The government has responded to uSwitch’s recent report on the energy debt of UK consumers, which revealed that around five million UK households are currently debt to their energy supplier.
Over the past year, the amount owed to energy providers has increased by £159 million to reach £637 million, which has led to calls for the coalition to do more to help people in fuel poverty whose situations are only going to deteriorate in the months ahead.
In response, Greg Barker, the Minister for Energy and Climate Change, has issued advice to consumers that can help them keep on top of payments, reduce energy wastage and even benefit from subsidies toward their energy bills.
“We know many consumers are really feeling the pinch due to rising energy prices and the very cold winter. Anyone worried about paying their bills or staying warm can call the Home Heat Helpline on 0800 336699,” he recommended.
The Home Heat Helpline is a freephone service that advises and assists those worried about paying their energy bills and keeping warm during the winter and also offers assistance to low-income households in urgent need of heating help and advice.
Help is at hand
The organisation issued its own response to uSwitch’s energy debt report, explaining that the free, impartial and independent service is designed to ensure people get all the help they need with energy bills.
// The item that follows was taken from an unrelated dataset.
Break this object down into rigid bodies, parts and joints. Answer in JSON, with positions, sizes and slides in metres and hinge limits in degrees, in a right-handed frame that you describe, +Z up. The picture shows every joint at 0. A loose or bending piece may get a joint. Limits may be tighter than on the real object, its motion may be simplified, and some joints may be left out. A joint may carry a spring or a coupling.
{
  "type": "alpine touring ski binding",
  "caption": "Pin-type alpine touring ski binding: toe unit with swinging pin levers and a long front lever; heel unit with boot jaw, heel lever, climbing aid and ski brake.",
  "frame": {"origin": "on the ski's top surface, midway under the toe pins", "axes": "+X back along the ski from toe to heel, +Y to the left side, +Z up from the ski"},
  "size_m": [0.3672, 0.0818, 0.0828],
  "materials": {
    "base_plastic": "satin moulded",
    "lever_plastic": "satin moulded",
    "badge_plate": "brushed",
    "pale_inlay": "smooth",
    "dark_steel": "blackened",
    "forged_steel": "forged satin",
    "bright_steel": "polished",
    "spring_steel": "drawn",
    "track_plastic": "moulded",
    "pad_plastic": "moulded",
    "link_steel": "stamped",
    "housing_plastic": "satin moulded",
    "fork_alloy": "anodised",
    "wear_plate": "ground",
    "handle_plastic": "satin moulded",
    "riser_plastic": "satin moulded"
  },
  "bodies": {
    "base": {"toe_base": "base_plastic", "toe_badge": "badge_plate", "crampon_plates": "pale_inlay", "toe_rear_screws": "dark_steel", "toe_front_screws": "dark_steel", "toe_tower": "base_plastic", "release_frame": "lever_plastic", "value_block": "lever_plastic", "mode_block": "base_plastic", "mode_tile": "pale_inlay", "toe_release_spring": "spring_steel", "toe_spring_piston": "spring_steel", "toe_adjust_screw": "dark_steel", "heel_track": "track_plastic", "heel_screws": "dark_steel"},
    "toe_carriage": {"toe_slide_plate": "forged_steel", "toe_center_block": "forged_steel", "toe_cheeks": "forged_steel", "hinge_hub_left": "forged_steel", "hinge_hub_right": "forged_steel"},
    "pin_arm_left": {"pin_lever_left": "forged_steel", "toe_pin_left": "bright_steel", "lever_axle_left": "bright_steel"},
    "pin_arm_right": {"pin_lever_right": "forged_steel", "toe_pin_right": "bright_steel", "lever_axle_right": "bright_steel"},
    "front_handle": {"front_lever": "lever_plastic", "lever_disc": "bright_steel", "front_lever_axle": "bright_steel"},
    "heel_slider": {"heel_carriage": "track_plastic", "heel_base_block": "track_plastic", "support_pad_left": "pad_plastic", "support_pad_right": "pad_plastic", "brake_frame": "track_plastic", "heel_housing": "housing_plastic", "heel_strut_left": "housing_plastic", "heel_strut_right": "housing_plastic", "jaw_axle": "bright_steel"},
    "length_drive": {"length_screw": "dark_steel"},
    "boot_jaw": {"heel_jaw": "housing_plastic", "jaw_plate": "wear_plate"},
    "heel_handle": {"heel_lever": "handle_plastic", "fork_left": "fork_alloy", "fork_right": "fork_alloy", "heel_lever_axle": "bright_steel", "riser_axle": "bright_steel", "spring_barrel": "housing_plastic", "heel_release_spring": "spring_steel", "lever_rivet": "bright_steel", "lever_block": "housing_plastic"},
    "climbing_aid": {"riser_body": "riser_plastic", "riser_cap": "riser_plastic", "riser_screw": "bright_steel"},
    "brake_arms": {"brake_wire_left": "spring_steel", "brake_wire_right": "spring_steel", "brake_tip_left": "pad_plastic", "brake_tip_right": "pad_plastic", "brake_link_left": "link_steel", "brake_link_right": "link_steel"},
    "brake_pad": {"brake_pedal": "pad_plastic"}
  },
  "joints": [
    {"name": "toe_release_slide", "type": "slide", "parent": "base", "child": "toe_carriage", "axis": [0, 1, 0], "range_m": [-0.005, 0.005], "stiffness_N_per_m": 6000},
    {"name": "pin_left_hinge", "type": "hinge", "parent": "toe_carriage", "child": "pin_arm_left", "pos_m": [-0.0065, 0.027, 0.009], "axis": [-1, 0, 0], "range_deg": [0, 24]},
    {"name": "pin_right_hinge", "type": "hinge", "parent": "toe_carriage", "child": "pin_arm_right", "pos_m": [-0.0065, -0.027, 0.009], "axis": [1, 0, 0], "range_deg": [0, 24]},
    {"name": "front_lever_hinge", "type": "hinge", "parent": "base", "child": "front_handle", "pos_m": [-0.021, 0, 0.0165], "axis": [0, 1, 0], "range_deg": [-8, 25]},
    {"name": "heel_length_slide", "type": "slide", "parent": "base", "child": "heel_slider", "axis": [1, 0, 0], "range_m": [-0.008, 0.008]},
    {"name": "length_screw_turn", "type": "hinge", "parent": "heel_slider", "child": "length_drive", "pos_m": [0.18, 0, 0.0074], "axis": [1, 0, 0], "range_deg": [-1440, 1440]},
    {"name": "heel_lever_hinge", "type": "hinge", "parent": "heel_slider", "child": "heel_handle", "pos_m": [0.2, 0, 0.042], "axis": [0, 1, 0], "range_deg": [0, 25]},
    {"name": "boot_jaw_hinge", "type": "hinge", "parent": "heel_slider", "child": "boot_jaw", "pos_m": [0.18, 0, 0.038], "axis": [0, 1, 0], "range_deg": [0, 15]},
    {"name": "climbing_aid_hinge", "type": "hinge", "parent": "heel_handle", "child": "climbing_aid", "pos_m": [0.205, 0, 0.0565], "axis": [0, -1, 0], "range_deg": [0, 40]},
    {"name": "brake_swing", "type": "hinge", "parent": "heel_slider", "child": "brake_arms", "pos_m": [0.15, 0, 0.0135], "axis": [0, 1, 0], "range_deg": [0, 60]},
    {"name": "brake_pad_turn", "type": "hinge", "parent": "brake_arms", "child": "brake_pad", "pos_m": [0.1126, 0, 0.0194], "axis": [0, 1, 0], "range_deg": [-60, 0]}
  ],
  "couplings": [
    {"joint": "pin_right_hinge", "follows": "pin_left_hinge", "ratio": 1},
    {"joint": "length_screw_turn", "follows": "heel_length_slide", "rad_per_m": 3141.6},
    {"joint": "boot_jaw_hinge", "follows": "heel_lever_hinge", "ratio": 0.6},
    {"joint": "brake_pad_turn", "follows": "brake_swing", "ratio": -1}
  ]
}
“Energy companies offer discounts, rebates and help with insulation and other energy efficiency measures to those customers who need it most. Call today to check you’re claiming all you’re entitled to,” the helpline noted.
According to Mr Barker, consumers should explore all options open to them, as well as follow practical steps such as taking regular meter readings and checking that they are getting the best possible tariff from their energy supplier.
In addition, the introduction of initiatives such as the Energy Company Obligation will also help to protect consumers by creating a legal obligation on energy suppliers to improve the energy efficiency of households.
This is implemented through three distinct targets, including the Carbon Emissions Reduction Obligation, which focuses on hard to treat homes and measures that cannot be fully funded through the Green Deal.
Meanwhile, the the Carbon Saving Community Obligation centres on the provision of insulation measures and connections to district heating systems to domestic energy users that live within an area of low income.
Perhaps the most helpful target for vulnerable consumers is the Home Heating Cost Reduction Obligation, which requires energy suppliers to provide measures which improve the ability of low income and vulnerable households to affordably heat their homes.
A range of initiatives
Other government initiatives can also shield people from the cold and the threat of rising bills that cannot be paid, according to the energy and climate change minister.
Mr Barker explained: “The government has put in place help for households struggling with energy bills. Two million households will get help under the Warm Home Discount Scheme this year, including more than one million low income pensioners who will receive £130 off their bill.
“Winter Fuel Payments and Cold Weather Payments are also available to vulnerable households and the Green Deal is up and running to help more people install energy efficiency measures.”
Winter Fuel Payments offer between £100 and £300 tax-free to help people born on or before July 5th 1951 to pay their heating bills, with payments made automatically between November and December.
Most people should receive a Winter Fuel Payment automatically if they get the State Pension or another social security benefit but those who don’t qualify can make a claim here.
Under the Cold Weather Payment initiative, people on certain benefits receive a payment of £25 for each seven-day period of very cold weather between November 1st and March 31st.
The grass may be greener
The Green Deal, meanwhile, has received the support of many campaigners and industry analysts, with Ann Robinson, Director of Consumer Policy at uSwitch, saying it can help to keep a lid on energy costs.
“There are two simple ways to limit costs – use less energy by making our homes more energy efficient, perhaps by taking advantage of the Green Deal, and paying less for the energy we do use by switching to the most competitive tariff for our needs.”
Paying bills via direct debit can also help to reduce costs as some energy providers offer discounts for doing this, she concluded: “It spreads the cost of energy use evenly throughout the year, so that households can avoid the burden of heavy winter bills.”